-- Task directions --
Your answer is a single number: the count of lines that contain the string "This".

◆ ◆ ◆ ◆

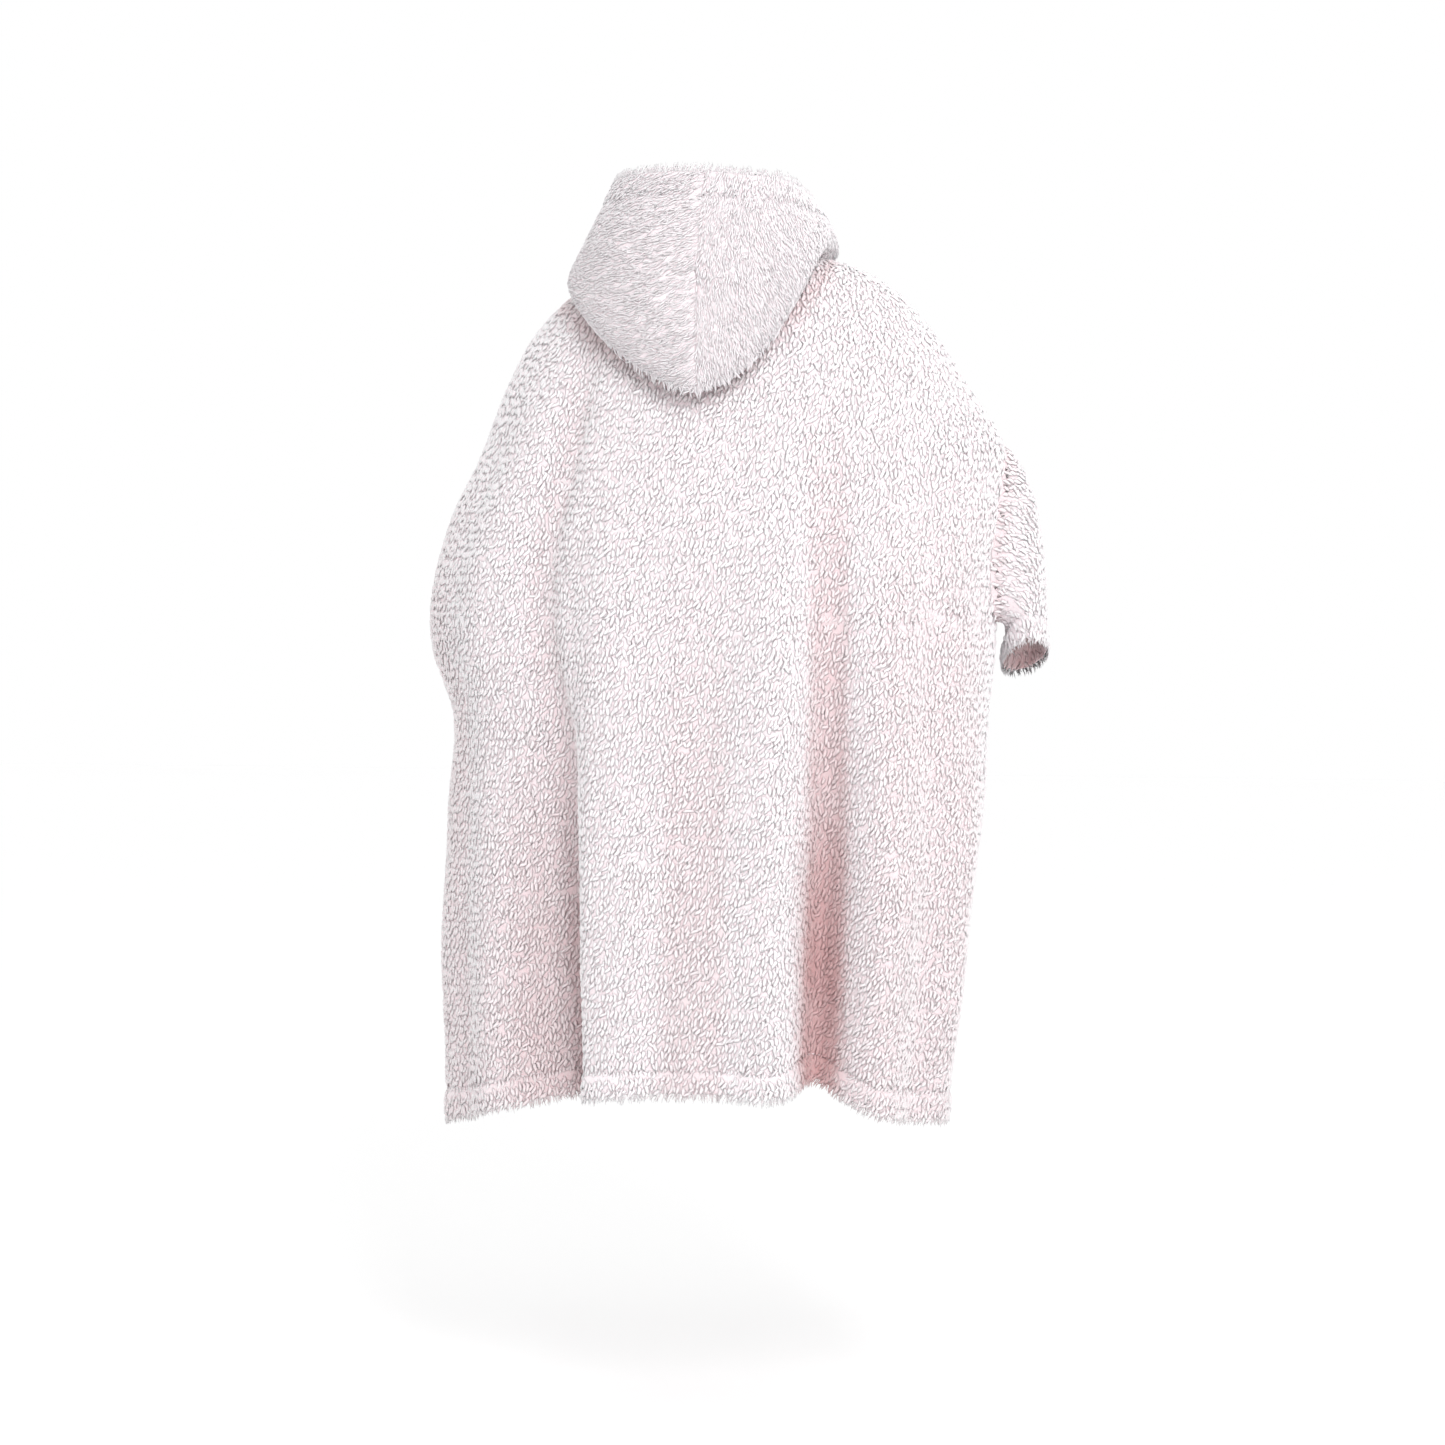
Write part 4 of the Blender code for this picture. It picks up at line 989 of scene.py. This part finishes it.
def dress(name, node, surface, form, pitch, lay, seed, hidden=0, linings=(),
          covered=()):
    """Cloth, pile, fringe and stitches of one cut piece. Its first rows can be hidden; linings are
    the rows, from and to, between which its inside shows; covered are the rows that longer strands
    hang from, and how far down these are moved."""
    rng = np.random.default_rng(seed)
    on_hood = form is BRUSHED
    pile = BRUSHED_PILE if on_hood else PILE
    cloth = cloth_shell(name + "_cloth", surface, HOOD_STRIDE if on_hood else SHELL_STRIDE, KNIT)
    pieces = []
    rows = surface.points.shape[0] - 1
    parts = 1 + rows // PILE_ROWS
    for part in range(parts):
        first = hidden + (rows - hidden) * part // parts
        last = hidden + (rows - hidden) * (part + 1) // parts
        places = scatter(surface, pitch, form.stray, rng, first, last)
        pieces.append(add_locks("%s_pile_%d" % (name, part + 1), surface, places, form, lay, pile, rng))
    other = inside(surface)
    for number, (first, last) in enumerate(linings):
        places = scatter(other, LINING_PITCH, LINING.stray, rng, first, min(last, rows))
        pieces.append(add_locks("%s_lining_%d" % (name, number + 1), other, places, LINING, lay, pile, rng))
    for row, reach in covered:
        column = np.arange(0.0, surface.points.shape[1] - 1.0, COVER_STEP)
        column += rng.uniform(0.0, COVER_STEP, len(column))
        places = (np.full(len(column), row), column)
        pieces.append(add_locks("%s_cover_%d" % (name, len(pieces)), surface, places, EDGE, 0.0,
                                pile, rng, reach))
    places = edge_places(surface, surface.away[-1].min(), FIBRE_PITCH, rng, 0.5)
    outwards, shift = (UPWARDS, FRINGE_SHIFT) if on_hood else (0.0, -FRINGE_SHIFT)
    pieces.append(add_locks(name + "_fringe", surface, places, FIBRE, outwards, pile, rng, shift))
    places = edge_places(surface, surface.turn, STITCH_PITCH, rng, 0.0)
    pieces.append(add_locks(name + "_stitches", surface, places, STITCH, ALONG_EDGE, THREAD, rng))
    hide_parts(node)


PILE = fleece("teddy_pile", TIP_COLOUR, ROOT_COLOUR, 0.5)
BRUSHED_PILE = fleece("brushed_pile", BRUSHED_TIP_COLOUR, BRUSHED_ROOT_COLOUR, 0.35)
KNIT = fleece("knitted_backing", KNIT_COLOUR, KNIT_COLOUR, 0.8)
THREAD = plain_material("sewing_thread", THREAD_COLOUR, 0.6)

dress("back", "back_panel", body_surface(BACK_COLUMNS, False),
      TEDDY, TEDDY_PITCH, TEDDY_LAY, 11)
dress("front", "front_panel", body_surface(FRONT_COLUMNS, True),
      TEDDY, FRONT_PITCH, TEDDY_LAY, 12)
for number, sleeve in enumerate(SLEEVES):
    dress("sleeve_" + sleeve.side, "sleeve_" + sleeve.side, sleeve_surface(sleeve),
          TEDDY, TEDDY_PITCH, TEDDY_LAY, 13 + number, linings=((0, SLEEVE_RINGS),))
hood = hood_surface()
hood_halves = (
    ("hood_left", slice(0, HOOD_COLUMNS + 1), BRUSHED_ASIDE, 15),
    ("hood_right", slice(HOOD_COLUMNS, None), BRUSHED_DOWN, 16),
)
for node, columns, lay, seed in hood_halves:
    dress(node, node, part_of(hood, columns), BRUSHED, BRUSHED_PITCH, lay,
          seed, HOOD_HIDDEN, HOOD_LININGS, HOOD_COVERED)

# Floor, lights and camera
bpy.ops.mesh.primitive_plane_add(size=FLOOR_SIZE, location=(0.0, 0.0, FLOOR_Z))
floor = bpy.context.object
floor.name = "studio_floor"
floor.data.materials.append(plain_material("studio_floor", FLOOR_COLOUR, 0.8))

scene = bpy.context.scene
scene.view_settings.view_transform = "Standard"
world = bpy.data.worlds.new("studio_world")
scene.world = world
world.use_nodes = True
world.node_tree.nodes["Background"].inputs["Color"].default_value = (1.0, 1.0, 1.0, 1.0)
world.node_tree.nodes["Background"].inputs["Strength"].default_value = WORLD_STRENGTH

towards_camera = np.array([np.sin(CAMERA_AZIMUTH), -np.cos(CAMERA_AZIMUTH), 0.0])
image_right = np.array([np.cos(CAMERA_AZIMUTH), np.sin(CAMERA_AZIMUTH), 0.0])


def aim(item, place, target):
    """Put a lamp or a camera at a place and point it at a target."""
    item.location = place
    item.rotation_mode = "QUATERNION"
    item.rotation_quaternion = Vector(target - place).to_track_quat("-Z", "Y")


for light in LIGHTS:
    lamp = bpy.data.lights.new(light.name, "AREA")
    lamp.shape = "SQUARE"
    lamp.size = light.size
    lamp.energy = light.power
    holder = bpy.data.objects.new(light.name, lamp)
    scene.collection.objects.link(holder)
    place = image_right * light.aside + towards_camera * light.ahead + UP * light.height
    aim(holder, place, UP * TARGET_Z)

lens = bpy.data.cameras.new("photo_camera")
lens.sensor_width = SENSOR_WIDTH
lens.lens = lens.sensor_width / 2.0 * CAMERA_DISTANCE / FRAME_WIDTH
camera = bpy.data.objects.new("photo_camera", lens)
scene.collection.objects.link(camera)
aside = image_right * CAMERA_ASIDE
aim(camera, aside + towards_camera * CAMERA_DISTANCE + UP * CAMERA_Z, aside + UP * TARGET_Z)
scene.camera = camera
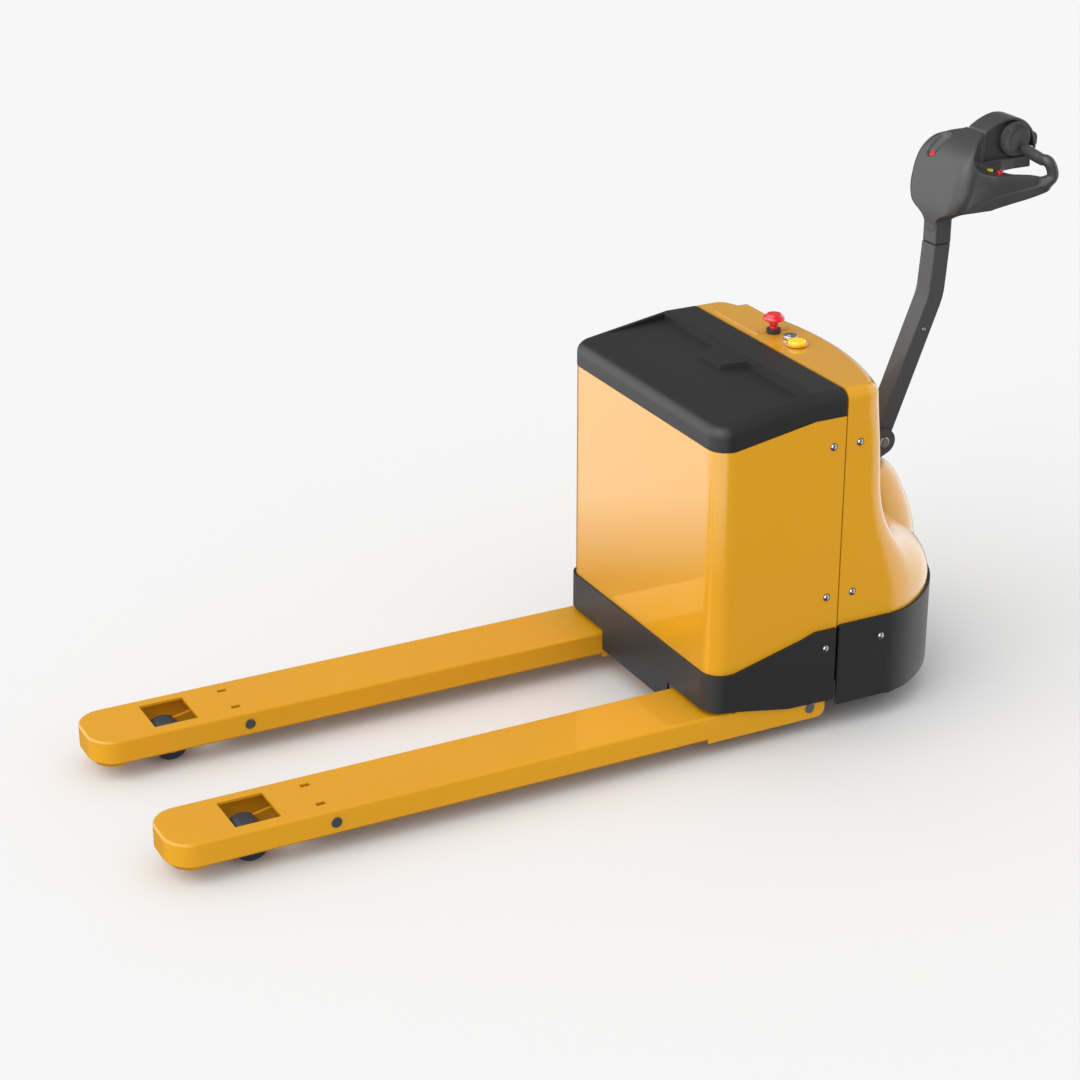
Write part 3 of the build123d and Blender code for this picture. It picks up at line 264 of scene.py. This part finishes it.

◆ ◆ ◆ ◆

-- Reply to the task --
2